余大奶奶好心过去探视时,却很听许云枣的婆婆说了几句闲话。要不是她涵养好,非跟人当场吵起来不可。
就算许家有门皇亲,但太医院又不是许家开的。
孙白芷家里是太医,可人家不当差的么?就成日等着亲戚们使唤?
说孙白芷不来,那不是人家也忙着么?
因渐有名气,如今孙白芷的时间早排得满满的,经常有富贵人家请去给女眷针灸。
且她还有自己的小家要打理,女儿还小,明年又是正经的科举年,许长津还要考进士的。
那天孙白芷虽忙着没能来,却也推荐了一个京城有名的妇科好手,来替许云枣医治。
这样的大夫,若没有她的面子,就凭那甄家,还真请不来。
连那日的诊金,都是许家去结的。
后头孩子实在保不住,也是许家送来阿胶燕窝等贵重滋补药材。便余大奶奶今儿过来,也是没空着手的。
就这般尽力,还要怪许家不尽力,那就实在有些没意思了。
说白了,这孩子到底是许云枣自己折腾没的,关旁人何事?
余大奶奶不欲许太夫人怄气,便避重就轻说了几句而已。
可许太夫人人老成精,如何听不出话外之音?
原先她就不大看好甄家这门亲事。出了个读书种子,就跟出了只凤凰似的,自以为公主也配得了。
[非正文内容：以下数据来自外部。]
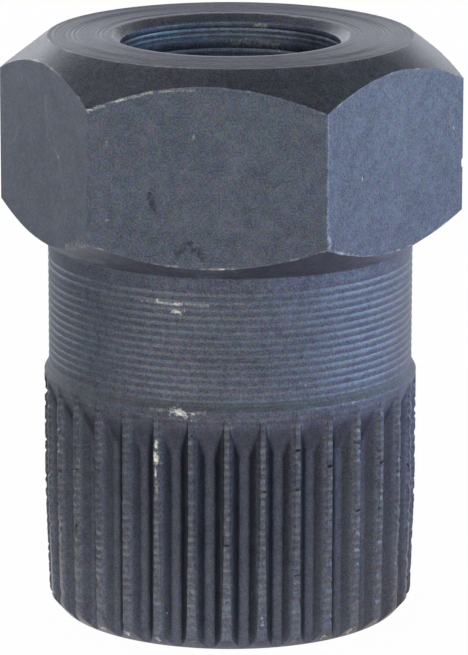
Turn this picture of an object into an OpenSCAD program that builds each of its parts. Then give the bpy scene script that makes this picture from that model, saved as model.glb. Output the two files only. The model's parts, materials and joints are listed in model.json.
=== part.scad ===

跟这种人家结了亲,再怎么贴补,他们都不能满足。
也就是许长汀眼皮子浅,看人家中了举,就硬要巴上去。如今闹出这些糟心事,又带累娘家,实在讨厌得很。
老太太想想,便命人从她的妆匣里寻摸出把小儿巴掌大的小金剪刀出来,给许桂娘送去。
余大奶奶听着就笑了。
婴儿落地,都需剪刀来剪断脐带,故此金绞剪也一直是用来供奉坑三娘娘。送给有孕的妇人,便有替她们镇邪安胎之意。
许桂娘嫁的那言家,丈夫虽排行居中,无甚本事。但家里到底也是传承了几代,有些底蕴的望族,于人情世故上,相处起来就舒服得很。
余大奶奶也乐意做这个好人,“……到底是老太太,比我们想得周到。她年纪轻轻有了身孕,正要带着镇一镇呢。尤其老太太亲自赏的,却比我们送的都有福气。”
至于许云枣和甄家知道了,会不会生气厚此薄彼?
还巴不得她们生气呢,就是要这么敲打一回,否则还真当自己是根葱了。
堂堂修国公府,许家还能稀罕你一个举人?
嘁!
余大奶奶忙又说起许椿相亲的趣事来,逗得众人重又开怀。
许椿素来有些书呆子气,故此给他相看亲事,连卢二奶奶这亲娘,都没抱太大指望。
只求娶个中等人家,安分贤淑,将来不要太欺负她儿子就好了。
却不曾想许椿呆人有呆福,他从不主动招惹姑娘家,却有姑娘家主动看上他了。
还是工部侍郎龚家的千金,亦是名门望族,亲爹虽不比吏部尚书白守中简在帝心,却也是极有实权。
许椿至今都不明白,那姑娘看上他啥了。
虽然他也能挂上国公府公子的金字招牌,但明眼人不可能看不出这桩婚事的差距。
连许洛和卢二奶奶两口子都人心惶惶,觉得太过高攀。